■ Available data:
——————
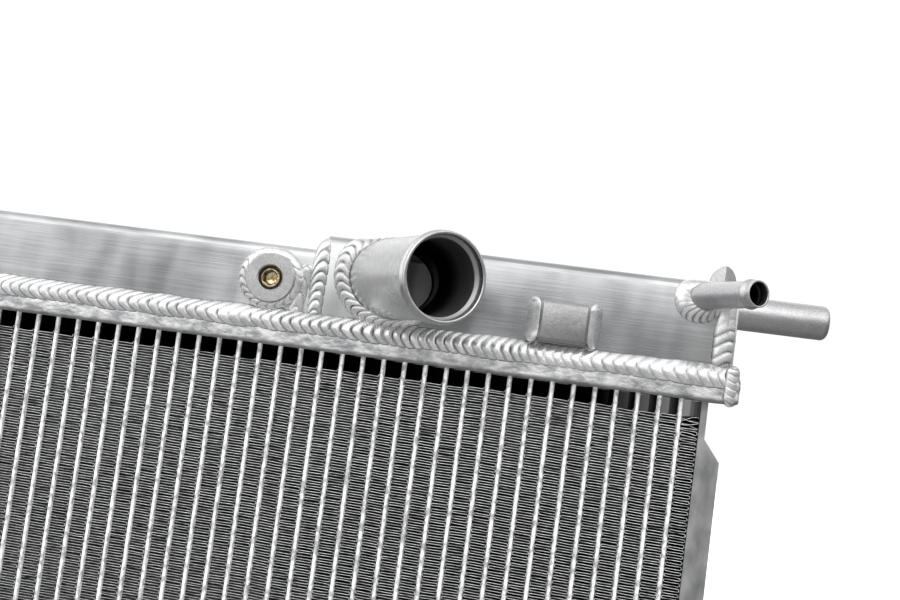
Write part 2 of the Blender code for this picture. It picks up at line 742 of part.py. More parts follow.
def main():
    clear_scene()
    materials = make_materials()
    parts = new_collection("car_radiator")
    cutters = new_collection("cutters")
    make_tubes(parts, materials["tube_aluminium"])
    make_header("upper_header", True, parts, cutters, materials["header_aluminium"])
    make_header("lower_header", False, parts, cutters, materials["header_aluminium"])
    make_tanks(parts, cutters, materials["tank_aluminium"])
    make_end_caps(parts, materials["tank_aluminium"])
    make_side_channel("side_channel_right", 1, parts, cutters, materials["channel_aluminium"])
    make_side_channel("side_channel_left", -1, parts, cutters, materials["channel_aluminium"])
    make_necks(parts, cutters, materials)
    make_bung(parts, materials["fitting_aluminium"])
    make_plug(parts, cutters, materials["brass"])
    make_ring(parts, materials["rubber"])
    make_block(parts, materials["fitting_aluminium"])
    make_pegs(parts, materials["fitting_aluminium"])
    make_corner_lug(parts, cutters, materials["fitting_aluminium"])
    bpy.context.view_layer.update()


main()
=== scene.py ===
"""The looks of a welded aluminium car radiator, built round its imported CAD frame.

The CAD nodes keep their shapes and get brushed, brazed and cast metal materials. This script adds what
they leave out: the foil air fins, every weld bead with its ripples, and finer turned hose necks,
nipple and plug. Lengths are in metres, in the frame's own axes: +X along the tanks, -Y to the front.
"""

import math

import bmesh
import bpy
import numpy as np
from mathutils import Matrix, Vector


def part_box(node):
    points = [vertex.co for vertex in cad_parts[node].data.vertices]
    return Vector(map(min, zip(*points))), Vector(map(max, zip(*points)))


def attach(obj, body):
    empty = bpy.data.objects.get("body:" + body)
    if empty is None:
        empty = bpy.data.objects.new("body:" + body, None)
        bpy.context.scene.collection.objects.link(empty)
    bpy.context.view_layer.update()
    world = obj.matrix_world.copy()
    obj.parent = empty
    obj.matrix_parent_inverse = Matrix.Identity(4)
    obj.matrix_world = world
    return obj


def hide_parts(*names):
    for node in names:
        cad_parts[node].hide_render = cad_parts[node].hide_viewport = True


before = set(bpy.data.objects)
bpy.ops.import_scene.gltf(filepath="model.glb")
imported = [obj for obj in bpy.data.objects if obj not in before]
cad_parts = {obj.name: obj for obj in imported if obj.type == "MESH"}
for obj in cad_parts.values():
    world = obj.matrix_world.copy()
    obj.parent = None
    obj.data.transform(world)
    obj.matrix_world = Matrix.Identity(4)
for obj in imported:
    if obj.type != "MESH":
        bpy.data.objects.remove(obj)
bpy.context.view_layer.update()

MM = 0.001

# Where the CAD nodes are
HEADER_LOW, HEADER_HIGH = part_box("upper_header")
LOWER_HEADER_LOW, LOWER_HEADER_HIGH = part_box("lower_header")
MAIN_LOW, MAIN_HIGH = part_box("upper_tank_main")
SIDE_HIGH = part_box("upper_tank_side_chamber")[1]
LOWER_LOW, LOWER_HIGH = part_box("lower_tank")
STEP_LOW, STEP_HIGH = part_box("tank_step_plate")
BUNG_LOW, BUNG_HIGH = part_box("plug_bung")
PLUG_LOW, PLUG_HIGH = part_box("brass_plug")
BLOCK_LOW, BLOCK_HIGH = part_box("mounting_block")
TUBE_LOW, TUBE_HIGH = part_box("tube_01")
NEXT_TUBE_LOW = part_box("tube_02")[0]
TUBE_COUNT = sum(name.startswith("tube_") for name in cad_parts)
FRONT_Y = MAIN_LOW.y
CAP_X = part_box("upper_end_cap_right")[1].x
TANK_CORNER = 4.0 * MM
SKIN = 1.2 * MM
TANK_BOW_FROM, TANK_BOW_TO = 414 * MM, 442 * MM
BLOCK_BEVEL = 1.1 * MM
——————
■ Stated task: Which lines of the data include "before"? Copy each of them.

■ Solution:
before = set(bpy.data.objects)
imported = [obj for obj in bpy.data.objects if obj not in before]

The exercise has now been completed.